* Written request
Take the data below and extract the lines from the one with "shown = obj.evaluated_get(depsgraph)" to the one with "before = set(bpy.data.objects)", inclusive, exactly as written.

* Material for this task
** start **

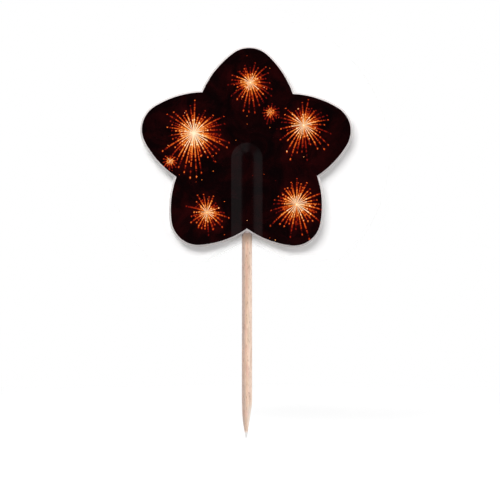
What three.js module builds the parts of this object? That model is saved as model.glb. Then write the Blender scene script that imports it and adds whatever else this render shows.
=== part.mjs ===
// A cupcake pick: two star-shaped cards, glued face to face over the top of a round wooden pick.
// Millimetres. +Z runs up the pick, the printed front card faces -Y, and the origin is the pick's point.
import * as THREE from 'three';
import { mergeVertices } from 'three/addons/utils/BufferGeometryUtils.js';

// The wooden pick
const PICK_LENGTH = 65;
const PICK_DIAMETER = 2.35;
const POINT_LENGTH = 8.6;
const POINT_FULLNESS = 1.55; // exponent of the taper's curve: 1 is a straight cone, 2 a full bullet
const POINT_WEAR_RADIUS = 0.12; // the small flat on the very tip
const TOP_ROUNDING = 0.6; // the blunt end's rounded edge

// The star, measured on the printed face
const STAR_REACH = 24.6; // centre to the tip of a lobe
const NOTCH_REACH = 17.15; // centre to the corner between two lobes
const LOBE_TIP_RADIUS = 6.2;
const LOBE_FLANK_RADIUS = 22;
const CENTRE_ABOVE_PICK_TOP = 0.1;

// The star isn't quite even. Anticlockwise from the lower right lobe, this is how far each lobe's tip and
// the notch before it lie off their even places: turned, in degrees, and further out, in millimetres.
const LOBES = [
  { tipTurn: -0.1, tipOut: -0.1, notchTurn: 0, notchOut: -0.05 },
  { tipTurn: -1.2, tipOut: 0, notchTurn: 0.7, notchOut: -0.3 },
  { tipTurn: -1.6, tipOut: -0.25, notchTurn: -1.3, notchOut: 0.2 },
  { tipTurn: 0.5, tipOut: 0.4, notchTurn: -0.2, notchOut: 0.35 },
  { tipTurn: -1.3, tipOut: 0.05, notchTurn: -0.1, notchOut: -0.15 },
];

// The laminate: card, glue, glue, card
const CARD_THICKNESS = 0.25;
const GLUE_THICKNESS = 0.05; // the coat of glue on each card
const FRONT_CUT_RUN = 0.37; // the cut edge leans: the front card's back is this much wider all round
const BACK_CUT_RUN = 0.08; // behind it the cut is steeper and adds this much

// The ridge that each card makes over the pick
const RIDGE_CREST_RADIUS = 4; // the stiff card bends less tightly than the pick is round
const RIDGE_SLOPE = THREE.MathUtils.degToRad(23.5);
const RIDGE_FOOT_RADIUS = 1;
const RIDGE_END_SETBACK = 0.9; // below the pick's top end, where the ridge begins to round off
const PICK_CLEARANCE = 0.03; // between the pick and the glue under the crest

// Steps along the curves
const TIP_STEPS = 14;
const FLANK_STEPS = 10;
const CREST_STEPS = 4;
const FOOT_STEPS = 3;
const ARCH_STEPS = 16;
const POINT_STEPS = 12;
const ROUNDING_STEPS = 5;
const PICK_SIDES = 30;

const PRINT = { color: '#170607', roughness: 0.32, metalness: 0 };
const PLAIN_CARD = { color: '#f3f0ec', roughness: 0.78, metalness: 0 };
const GLUE = { color: '#e8e0cf', roughness: 0.45, metalness: 0 };
const BIRCH = { color: '#dfbfa9', roughness: 0.68, metalness: 0 };

const FRONT = -1;
const BACK = 1;
const PICK_RADIUS = PICK_DIAMETER / 2;
const STAR_CENTRE_HEIGHT = PICK_LENGTH + CENTRE_ABOVE_PICK_TOP;
const LAMINATE_HALF = CARD_THICKNESS + GLUE_THICKNESS;
const RIDGE_END_HEIGHT = -CENTRE_ABOVE_PICK_TOP - RIDGE_END_SETBACK; // above the star's centre

// A lobe's outline is a tip arc between two flank arcs that run tangent to it and end on the notches.
// These are the centres of the three arcs, in anticlockwise order.
const TIPS = LOBES.map(({ tipTurn, tipOut }, lobe) =>
  polar(STAR_REACH + tipOut - LOBE_TIP_RADIUS, direction(lobe + 0.5, tipTurn)),
);
const NOTCHES = LOBES.map(({ notchTurn, notchOut }, lobe) =>
  polar(NOTCH_REACH + notchOut, direction(lobe, notchTurn)),
);
const LOBE_ARCS = TIPS.map((tip, lobe) => ({
  before: flankCentre(tip, NOTCHES[lobe], 1),
  tip,
  after: flankCentre(tip, NOTCHES[(lobe + 1) % LOBES.length], -1),
}));

// The direction of a place this many lobes anticlockwise of straight down, turned some degrees further.
function direction(lobes, turn) {
  return (lobes * 2 * Math.PI) / LOBES.length - Math.PI / 2 + THREE.MathUtils.degToRad(turn);
}

function polar(radius, angle) {
  return new THREE.Vector2(radius * Math.cos(angle), radius * Math.sin(angle));
}

function heading(from, to) {
  return Math.atan2(to.y - from.y, to.x - from.x);
}

// The centre of the arc from a notch to a tip. Turn is 1 where the tip lies anticlockwise of the notch.
function flankCentre(tip, notch, turn) {
  const toNotch = notch.clone().sub(tip);
  const span = toNotch.length();
  const fromTip = LOBE_FLANK_RADIUS - LOBE_TIP_RADIUS;
  const along = (fromTip ** 2 - LOBE_FLANK_RADIUS ** 2 + span ** 2) / (2 * span);
  const aside = turn * Math.sqrt(fromTip ** 2 - along ** 2);
  const line = toNotch.divideScalar(span);
  return new THREE.Vector2(
    tip.x + line.x * along + line.y * aside,
    tip.y + line.y * along - line.x * aside,
  );
}

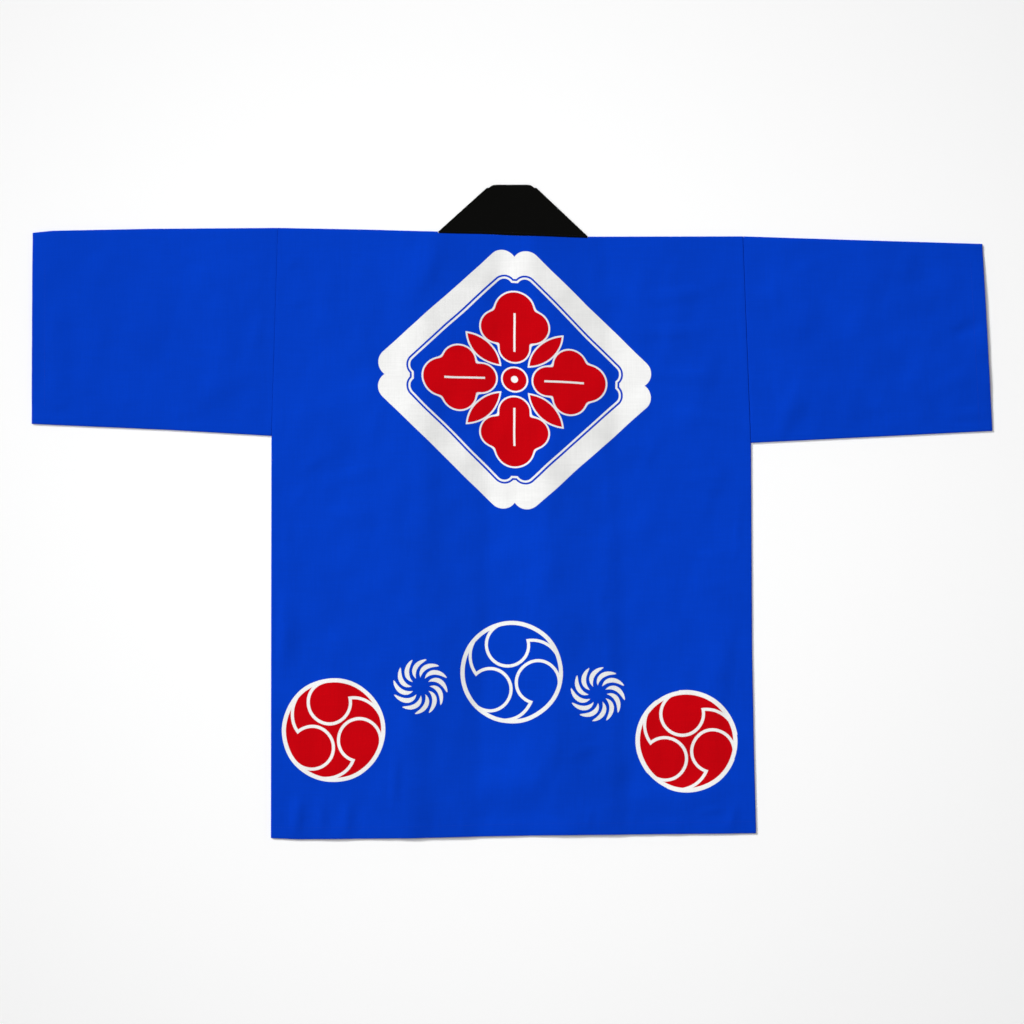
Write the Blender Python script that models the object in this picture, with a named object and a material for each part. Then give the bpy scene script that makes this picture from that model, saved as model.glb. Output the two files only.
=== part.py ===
# A happi coat, the straight cotton festival jacket, laid flat on its front with the back facing up.
# X runs from cuff to cuff, Y from the hem to the collar and Z up from the surface that it lies on.
# Every piece is one wall of cloth, worked out from the coat's cut and from how its layers lie on each other.

import math
from collections import namedtuple

import bmesh
import bpy
from mathutils import Vector

# Walls and seams, in millimetres
MM = 0.001
CLOTH = 1.0
COLLAR_CLOTH = 2.0
SEAM_GAP = 0.3

# The collar is one straight band, so its two ends run down the fronts
COLLAR_WIDTH = 60.0
COLLAR_NECK_SAG = 0.9
COLLAR_TURN_IN = 250.0

# The back runs over the shoulders and meets the fronts this far down on their side
SHOULDER_WRAP = 12.0
FRONT_HEM_RISE = 2.5

# How the back lies on what is under it
COLLAR_RAMP = 14.0
COLLAR_MARGIN = 2.8
BACK_AIR = 0.7
SLEEVE_AIR = 1.3
EDGE_EASE = 70.0
ARMHOLE_LIFT = 0.6
ARMHOLE_LIFT_REACH = 16.0
SLEEVE_HALF_DEPTH = 127.0

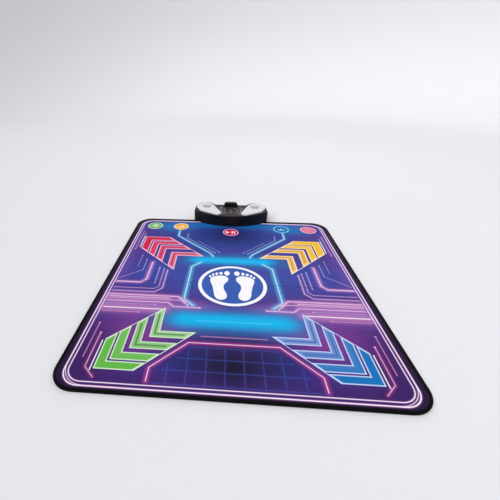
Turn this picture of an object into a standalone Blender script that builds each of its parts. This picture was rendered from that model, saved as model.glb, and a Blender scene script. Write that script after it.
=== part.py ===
"""Electronic dance mat: a layered folding mat with step zones and touch keys, and a speaker console."""

import math

import bmesh
import bpy
from mathutils import Matrix, Vector

for old_object in list(bpy.data.objects):
    bpy.data.objects.remove(old_object, do_unlink=True)

# Clearance between pieces that touch or slide
GAP = 0.0003

# Mat plan
MAT_WIDTH = 0.900
MAT_LENGTH = 1.000
MAT_CORNER = 0.066
CREASE_FROM_FRONT = 0.455
BINDING_LIP = 0.010
BINDING_WEB = 0.0012

# Mat layers, from the floor up
BASE_SHEET = 0.0012
FOAM_SHEET = 0.0030
CONTACT_FILM = 0.0005
SPACER_SHEET = 0.0015
COVER_SHEET = 0.0008
FOLD_AXIS_RISE = 0.0010

# Step zones: a square arm swept inwards along the diagonal, up to a clear band before the crease
ARROW_MARGIN = 0.012
FRONT_ARROW_ARM = 0.100
FRONT_ARROW_FROM_SIDE = 0.0965
FRONT_ARROW_FROM_FRONT = 0.065
FRONT_ARROW_TO_CREASE = 0.145
FRONT_ARROW_TO_MIDDLE = 0.1085
REAR_ARROW_ARM = 0.104
REAR_ARROW_FROM_SIDE = 0.074
REAR_ARROW_FROM_BACK = 0.201
REAR_ARROW_TO_CREASE = 0.080
REAR_ARROW_TO_MIDDLE = 0.112
ZONE_CORNER = 0.010

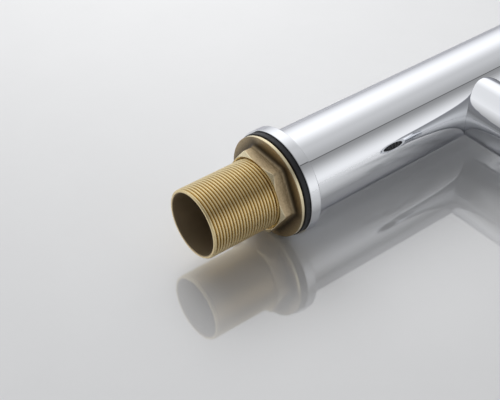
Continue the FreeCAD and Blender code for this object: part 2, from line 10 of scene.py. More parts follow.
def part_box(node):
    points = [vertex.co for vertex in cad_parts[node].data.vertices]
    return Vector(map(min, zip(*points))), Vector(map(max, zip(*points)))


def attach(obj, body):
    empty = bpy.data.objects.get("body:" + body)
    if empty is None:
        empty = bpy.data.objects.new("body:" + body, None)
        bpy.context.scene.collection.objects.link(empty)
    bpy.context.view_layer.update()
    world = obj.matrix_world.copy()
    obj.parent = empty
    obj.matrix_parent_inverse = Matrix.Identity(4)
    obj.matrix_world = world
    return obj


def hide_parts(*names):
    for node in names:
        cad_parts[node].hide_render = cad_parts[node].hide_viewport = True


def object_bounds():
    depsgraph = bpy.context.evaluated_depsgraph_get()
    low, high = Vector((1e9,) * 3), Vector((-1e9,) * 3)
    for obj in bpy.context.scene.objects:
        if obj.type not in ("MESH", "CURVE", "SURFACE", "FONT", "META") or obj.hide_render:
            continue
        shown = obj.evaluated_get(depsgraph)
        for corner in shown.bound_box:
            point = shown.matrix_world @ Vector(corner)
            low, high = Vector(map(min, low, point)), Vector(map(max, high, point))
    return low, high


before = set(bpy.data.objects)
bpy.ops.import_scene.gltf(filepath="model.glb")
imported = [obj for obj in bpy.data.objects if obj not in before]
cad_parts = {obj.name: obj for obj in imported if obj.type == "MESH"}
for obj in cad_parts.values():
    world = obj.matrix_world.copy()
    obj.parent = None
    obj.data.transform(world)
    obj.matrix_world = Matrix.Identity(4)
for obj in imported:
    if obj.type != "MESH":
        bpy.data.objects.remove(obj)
cad_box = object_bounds()

# One millimetre in metres
mm = 0.001

# Mesh fineness: distances in millimetres, and how many steps a shape is made of
merge_gap = 0.0005
pick_gap = 0.01
guard = 0.12
round_steps = 5
turn_steps = 144
thread_steps = 120
hex_steps = 288
hex_bevel_steps = 14
hex_foot_steps = 10
rod_steps = 96
small_hole_steps = 72
dome_steps = 14
dome_in_steps = 10
cap_steps = 18
table_steps = 96
sharp_angle = math.radians(32.0)

# Shank and thread
thread_r = 16.0
thread_root_r = 15.15
thread_pitch = 1.5
thread_start = -45.0
thread_spare_turns = 3
flank_angle = math.radians(30.0)
crest_half = 0.22
crest_round = 0.07
plain_r = 16.05
plain_low = -1.2
shank_bore_r = 14.43
shank_tip_r = 15.5
shank_tip_band = 0.9
shank_tip_bevel = 0.5
shank_mouth_bevel = 0.2

# Lock nut
nut_minor_r = 15.45
nut_major_r = 16.15
nut_thread_play = 0.15
nut_mouth_r = 17.1
nut_exit_r = 16.3
nut_flange_t = 2.23
hex_half_flats = 17.2
hex_corner_at = math.radians(34.0)
hex_sharpness = 38.0
hex_bevel_r = 17.5
hex_bevel_h = 1.6
hex_bevel_angle = math.radians(30.0)
hex_bevel_blend = 0.1
hex_foot_round = 1.6
flange_edge = 0.3
flange_facet = 0.1
flange_back_edge = 0.7
# How far the soil and painted shade round the hexagon's foot reach, and how far out an extra flange ring
# stands to carry them
soil_and_shade_reach_out = 5.4
soil_and_shade_reach_up = 1.3
soil_and_shade_ring = 1.2

# Base ring and washer
ring_hole_r = 16.15
ring_recess = 0.45
ring_lip_w = 0.4
ring_lip_bevel = 0.2
ring_edge = 0.5
washer_hole_r = 16.45
washer_edge = 0.35

# Body
body_hole_r = 16.1
body_bore_r = 17.5
body_seat_r = 18.3
body_seat_z = 147.83
body_floor_z = 22.1
body_edge = 0.3
hole_surround = 2.0

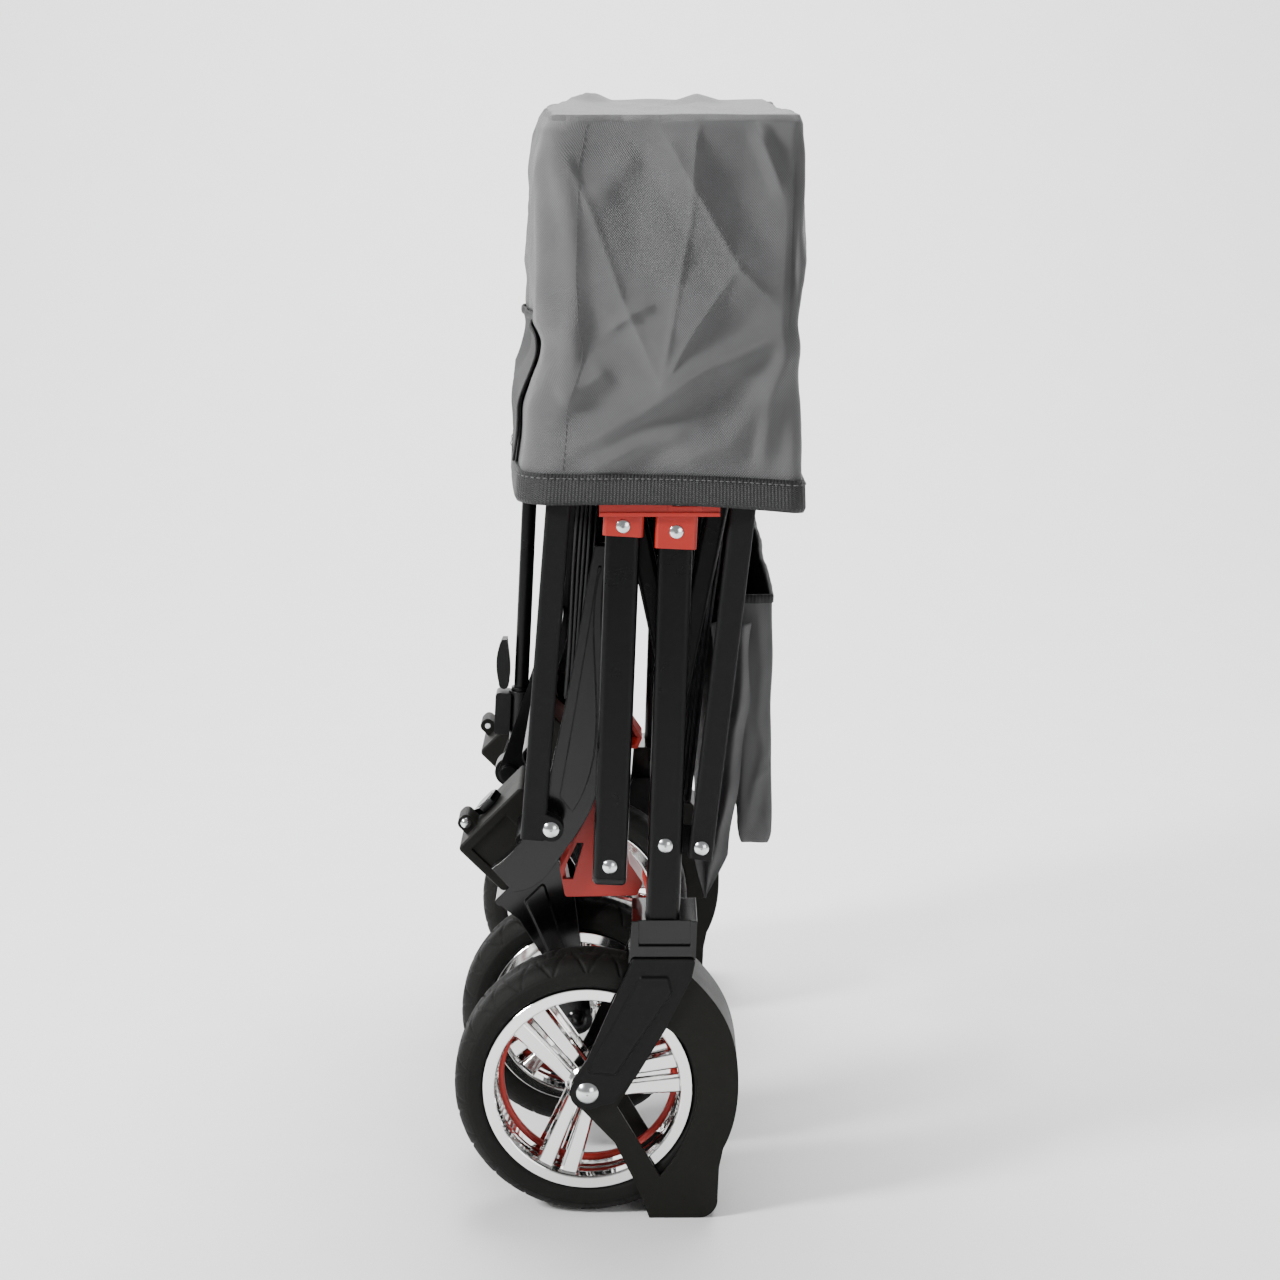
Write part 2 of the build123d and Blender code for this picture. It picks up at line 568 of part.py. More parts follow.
def caster_fork():
    """Crown, kingpin and two legs, drawn about an upright kingpin."""
    leg_gap = FRONT_WHEEL_W / 2 + 3
    crown_top = -HOUSING_H / 2 - 1.0
    crown = Pos(-16, 0, crown_top - 3.5) * Box(62, 2 * leg_gap + 8, 7)
    crown = fillet(crown.edges().filter_by(Axis.Y), 3)
    stem = Pos(0, 0, 3) * Cylinder(KINGPIN_R, HOUSING_H + 8)
    top_nut = Pos(0, 0, HOUSING_H / 2 + 4.5) * extrude(RegularPolygon(12, 6), amount=7)
    top_nut = Pos(0, 0, HOUSING_H / 2 + 0.6) * extrude(RegularPolygon(12, 6), amount=6)
    leg_shape = outline((-46, crown_top - 2), (14, crown_top - 2), (6, -60), (-26, -100), (-58, -143),
                        (-80, -149), (-80, -132), (-52, -84), (-44, -50))
    leg_shape = fillet(leg_shape.vertices(), 2) + disc(FRONT_AXLE_LOCAL, 12)
    rib = outline((-30, -42), (-8, -42), (-54, -124), (-62, -124))
    leg = slab(leg_shape, -leg_gap - 4, -leg_gap)
    leg += extrude(Plane.XZ.offset(leg_gap + 4) * fillet(rib.vertices(), 2.5), amount=1.6, taper=35)
    body = crown + stem + top_nut + leg + other_side(leg)
    return body - pin(FRONT_AXLE_LOCAL, AXLE_R - 1, -60, 60)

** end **

* Solution
        shown = obj.evaluated_get(depsgraph)
        for corner in shown.bound_box:
            point = shown.matrix_world @ Vector(corner)
            low, high = Vector(map(min, low, point)), Vector(map(max, high, point))
    return low, high


before = set(bpy.data.objects)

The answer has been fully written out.